- WHAT NEEDS TO BE DONE:
Verbatim output of all the material below is required.

******************************

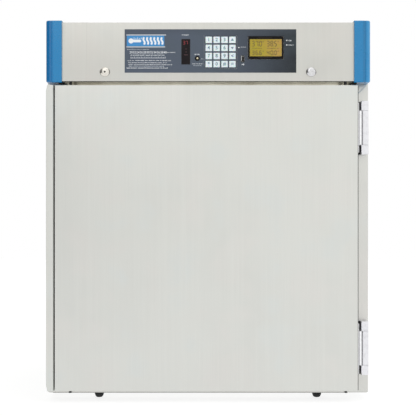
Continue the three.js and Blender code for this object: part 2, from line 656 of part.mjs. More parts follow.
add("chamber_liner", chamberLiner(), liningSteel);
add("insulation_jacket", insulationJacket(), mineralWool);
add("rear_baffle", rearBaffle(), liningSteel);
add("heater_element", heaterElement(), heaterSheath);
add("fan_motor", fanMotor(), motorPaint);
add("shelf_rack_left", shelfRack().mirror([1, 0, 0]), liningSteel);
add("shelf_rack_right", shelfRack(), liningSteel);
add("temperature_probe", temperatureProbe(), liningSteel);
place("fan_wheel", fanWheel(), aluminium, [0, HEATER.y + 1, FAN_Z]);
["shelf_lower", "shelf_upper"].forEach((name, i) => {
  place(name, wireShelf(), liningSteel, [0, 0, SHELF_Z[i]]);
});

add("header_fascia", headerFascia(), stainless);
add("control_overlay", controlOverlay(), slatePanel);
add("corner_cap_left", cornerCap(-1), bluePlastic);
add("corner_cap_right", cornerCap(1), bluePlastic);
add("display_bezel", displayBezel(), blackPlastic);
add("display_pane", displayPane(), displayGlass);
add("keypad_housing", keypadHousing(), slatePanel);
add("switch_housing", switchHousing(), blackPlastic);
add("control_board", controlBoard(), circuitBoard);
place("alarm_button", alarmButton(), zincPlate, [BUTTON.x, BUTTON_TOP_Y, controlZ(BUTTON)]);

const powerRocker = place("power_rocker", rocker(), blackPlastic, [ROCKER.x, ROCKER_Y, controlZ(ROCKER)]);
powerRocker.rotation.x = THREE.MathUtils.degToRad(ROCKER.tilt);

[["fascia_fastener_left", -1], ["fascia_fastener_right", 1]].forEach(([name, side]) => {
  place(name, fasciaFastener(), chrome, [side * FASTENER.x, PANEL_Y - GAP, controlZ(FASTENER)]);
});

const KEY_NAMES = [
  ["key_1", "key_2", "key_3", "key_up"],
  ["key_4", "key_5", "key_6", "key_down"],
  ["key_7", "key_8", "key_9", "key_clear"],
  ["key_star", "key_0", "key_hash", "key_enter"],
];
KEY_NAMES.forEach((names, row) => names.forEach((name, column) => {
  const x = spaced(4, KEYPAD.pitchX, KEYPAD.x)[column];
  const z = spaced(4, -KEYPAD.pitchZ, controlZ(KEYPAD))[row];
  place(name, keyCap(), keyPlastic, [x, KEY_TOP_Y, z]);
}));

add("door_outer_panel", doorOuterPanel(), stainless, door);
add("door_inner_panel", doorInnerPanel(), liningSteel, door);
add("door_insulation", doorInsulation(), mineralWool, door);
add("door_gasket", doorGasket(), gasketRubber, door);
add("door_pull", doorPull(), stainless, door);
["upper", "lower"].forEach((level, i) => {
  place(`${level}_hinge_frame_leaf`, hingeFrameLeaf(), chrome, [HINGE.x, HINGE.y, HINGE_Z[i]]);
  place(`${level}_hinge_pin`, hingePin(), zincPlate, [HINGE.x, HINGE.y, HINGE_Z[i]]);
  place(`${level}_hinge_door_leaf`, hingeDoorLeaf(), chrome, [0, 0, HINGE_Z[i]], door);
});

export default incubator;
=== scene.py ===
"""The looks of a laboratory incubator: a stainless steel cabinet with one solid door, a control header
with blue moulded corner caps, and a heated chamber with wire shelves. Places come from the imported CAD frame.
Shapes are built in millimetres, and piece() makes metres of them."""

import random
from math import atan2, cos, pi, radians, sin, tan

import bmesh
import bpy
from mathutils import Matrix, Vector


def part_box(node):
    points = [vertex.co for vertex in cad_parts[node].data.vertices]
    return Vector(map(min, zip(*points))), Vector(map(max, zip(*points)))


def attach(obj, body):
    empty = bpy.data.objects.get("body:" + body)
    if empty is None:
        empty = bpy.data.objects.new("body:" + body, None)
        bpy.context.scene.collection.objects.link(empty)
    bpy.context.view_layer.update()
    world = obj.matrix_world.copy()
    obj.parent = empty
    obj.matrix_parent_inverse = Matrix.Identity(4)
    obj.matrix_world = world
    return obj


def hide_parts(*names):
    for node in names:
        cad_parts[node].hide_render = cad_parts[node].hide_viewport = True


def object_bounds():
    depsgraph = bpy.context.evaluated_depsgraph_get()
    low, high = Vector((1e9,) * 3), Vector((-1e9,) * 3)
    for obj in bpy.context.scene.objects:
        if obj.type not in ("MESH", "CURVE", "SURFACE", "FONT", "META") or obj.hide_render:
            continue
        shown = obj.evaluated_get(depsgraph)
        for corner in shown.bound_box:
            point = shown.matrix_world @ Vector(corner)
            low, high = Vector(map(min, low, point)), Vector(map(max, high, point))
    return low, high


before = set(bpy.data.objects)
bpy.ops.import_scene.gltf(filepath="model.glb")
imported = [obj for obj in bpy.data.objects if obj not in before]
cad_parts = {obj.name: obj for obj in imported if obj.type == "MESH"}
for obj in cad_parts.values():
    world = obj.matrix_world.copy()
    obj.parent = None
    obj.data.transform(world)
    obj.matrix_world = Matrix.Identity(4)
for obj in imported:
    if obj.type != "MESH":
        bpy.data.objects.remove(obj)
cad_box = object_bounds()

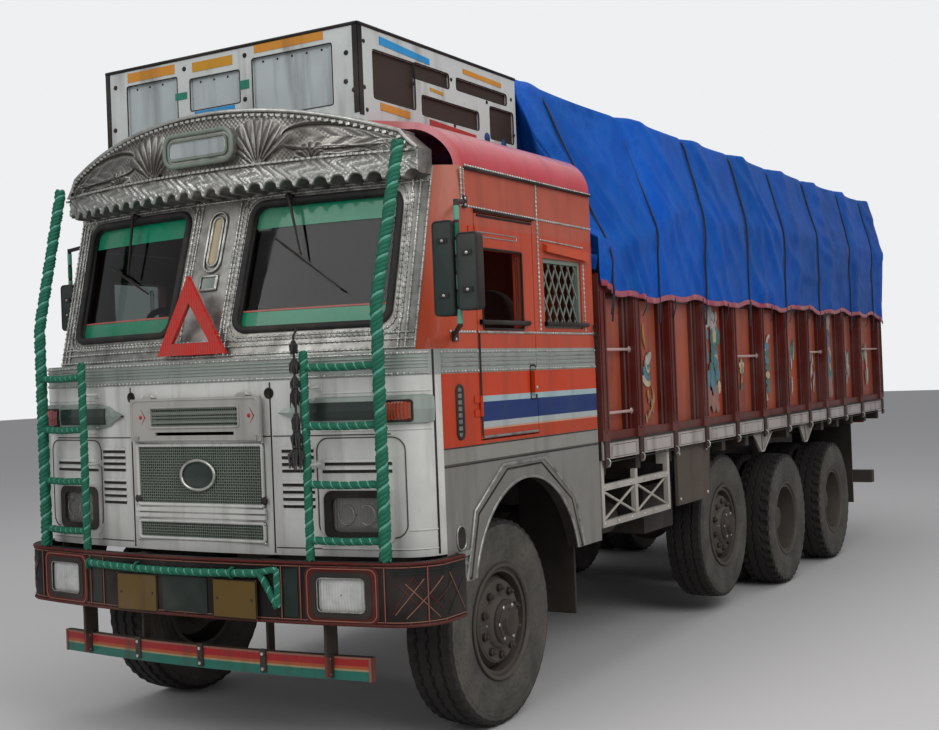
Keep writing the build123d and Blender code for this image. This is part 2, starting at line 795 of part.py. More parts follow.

******************************

- OUTPUT:
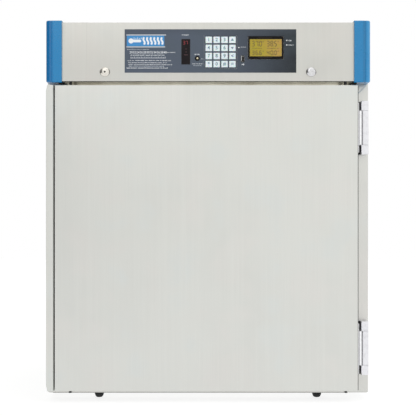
Continue the three.js and Blender code for this object: part 2, from line 656 of part.mjs. More parts follow.
add("chamber_liner", chamberLiner(), liningSteel);
add("insulation_jacket", insulationJacket(), mineralWool);
add("rear_baffle", rearBaffle(), liningSteel);
add("heater_element", heaterElement(), heaterSheath);
add("fan_motor", fanMotor(), motorPaint);
add("shelf_rack_left", shelfRack().mirror([1, 0, 0]), liningSteel);
add("shelf_rack_right", shelfRack(), liningSteel);
add("temperature_probe", temperatureProbe(), liningSteel);
place("fan_wheel", fanWheel(), aluminium, [0, HEATER.y + 1, FAN_Z]);
["shelf_lower", "shelf_upper"].forEach((name, i) => {
  place(name, wireShelf(), liningSteel, [0, 0, SHELF_Z[i]]);
});

add("header_fascia", headerFascia(), stainless);
add("control_overlay", controlOverlay(), slatePanel);
add("corner_cap_left", cornerCap(-1), bluePlastic);
add("corner_cap_right", cornerCap(1), bluePlastic);
add("display_bezel", displayBezel(), blackPlastic);
add("display_pane", displayPane(), displayGlass);
add("keypad_housing", keypadHousing(), slatePanel);
add("switch_housing", switchHousing(), blackPlastic);
add("control_board", controlBoard(), circuitBoard);
place("alarm_button", alarmButton(), zincPlate, [BUTTON.x, BUTTON_TOP_Y, controlZ(BUTTON)]);

const powerRocker = place("power_rocker", rocker(), blackPlastic, [ROCKER.x, ROCKER_Y, controlZ(ROCKER)]);
powerRocker.rotation.x = THREE.MathUtils.degToRad(ROCKER.tilt);

[["fascia_fastener_left", -1], ["fascia_fastener_right", 1]].forEach(([name, side]) => {
  place(name, fasciaFastener(), chrome, [side * FASTENER.x, PANEL_Y - GAP, controlZ(FASTENER)]);
});

const KEY_NAMES = [
  ["key_1", "key_2", "key_3", "key_up"],
  ["key_4", "key_5", "key_6", "key_down"],
  ["key_7", "key_8", "key_9", "key_clear"],
  ["key_star", "key_0", "key_hash", "key_enter"],
];
KEY_NAMES.forEach((names, row) => names.forEach((name, column) => {
  const x = spaced(4, KEYPAD.pitchX, KEYPAD.x)[column];
  const z = spaced(4, -KEYPAD.pitchZ, controlZ(KEYPAD))[row];
  place(name, keyCap(), keyPlastic, [x, KEY_TOP_Y, z]);
}));

add("door_outer_panel", doorOuterPanel(), stainless, door);
add("door_inner_panel", doorInnerPanel(), liningSteel, door);
add("door_insulation", doorInsulation(), mineralWool, door);
add("door_gasket", doorGasket(), gasketRubber, door);
add("door_pull", doorPull(), stainless, door);
["upper", "lower"].forEach((level, i) => {
  place(`${level}_hinge_frame_leaf`, hingeFrameLeaf(), chrome, [HINGE.x, HINGE.y, HINGE_Z[i]]);
  place(`${level}_hinge_pin`, hingePin(), zincPlate, [HINGE.x, HINGE.y, HINGE_Z[i]]);
  place(`${level}_hinge_door_leaf`, hingeDoorLeaf(), chrome, [0, 0, HINGE_Z[i]], door);
});

export default incubator;
=== scene.py ===
"""The looks of a laboratory incubator: a stainless steel cabinet with one solid door, a control header
with blue moulded corner caps, and a heated chamber with wire shelves. Places come from the imported CAD frame.
Shapes are built in millimetres, and piece() makes metres of them."""

import random
from math import atan2, cos, pi, radians, sin, tan

import bmesh
import bpy
from mathutils import Matrix, Vector


def part_box(node):
    points = [vertex.co for vertex in cad_parts[node].data.vertices]
    return Vector(map(min, zip(*points))), Vector(map(max, zip(*points)))


def attach(obj, body):
    empty = bpy.data.objects.get("body:" + body)
    if empty is None:
        empty = bpy.data.objects.new("body:" + body, None)
        bpy.context.scene.collection.objects.link(empty)
    bpy.context.view_layer.update()
    world = obj.matrix_world.copy()
    obj.parent = empty
    obj.matrix_parent_inverse = Matrix.Identity(4)
    obj.matrix_world = world
    return obj


def hide_parts(*names):
    for node in names:
        cad_parts[node].hide_render = cad_parts[node].hide_viewport = True


def object_bounds():
    depsgraph = bpy.context.evaluated_depsgraph_get()
    low, high = Vector((1e9,) * 3), Vector((-1e9,) * 3)
    for obj in bpy.context.scene.objects:
        if obj.type not in ("MESH", "CURVE", "SURFACE", "FONT", "META") or obj.hide_render:
            continue
        shown = obj.evaluated_get(depsgraph)
        for corner in shown.bound_box:
            point = shown.matrix_world @ Vector(corner)
            low, high = Vector(map(min, low, point)), Vector(map(max, high, point))
    return low, high


before = set(bpy.data.objects)
bpy.ops.import_scene.gltf(filepath="model.glb")
imported = [obj for obj in bpy.data.objects if obj not in before]
cad_parts = {obj.name: obj for obj in imported if obj.type == "MESH"}
for obj in cad_parts.values():
    world = obj.matrix_world.copy()
    obj.parent = None
    obj.data.transform(world)
    obj.matrix_world = Matrix.Identity(4)
for obj in imported:
    if obj.type != "MESH":
        bpy.data.objects.remove(obj)
cad_box = object_bounds()

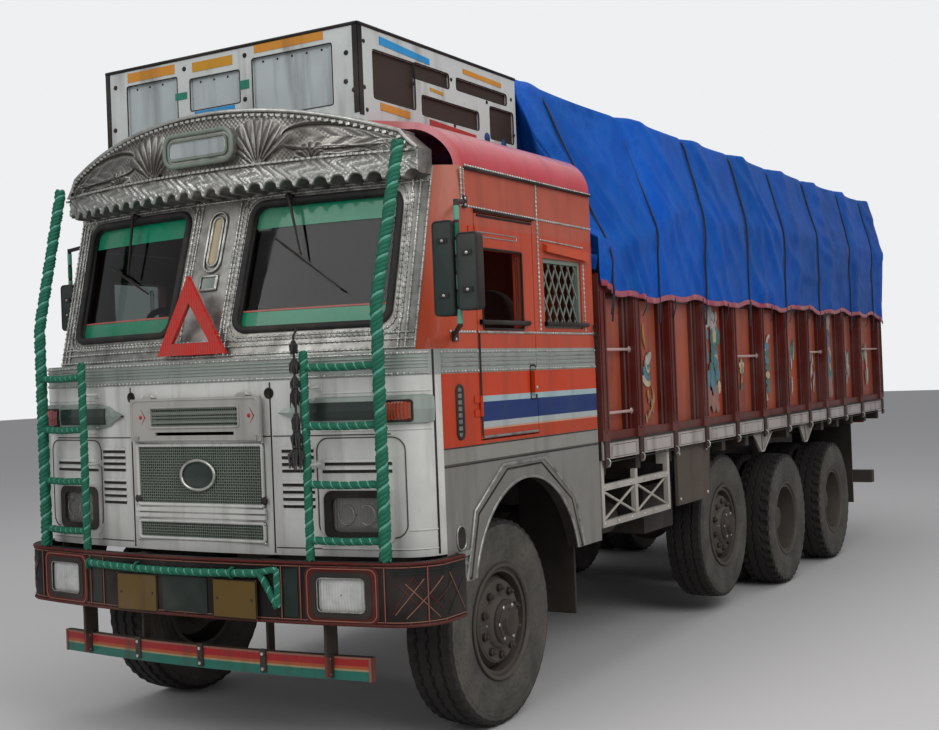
Keep writing the build123d and Blender code for this image. This is part 2, starting at line 795 of part.py. More parts follow.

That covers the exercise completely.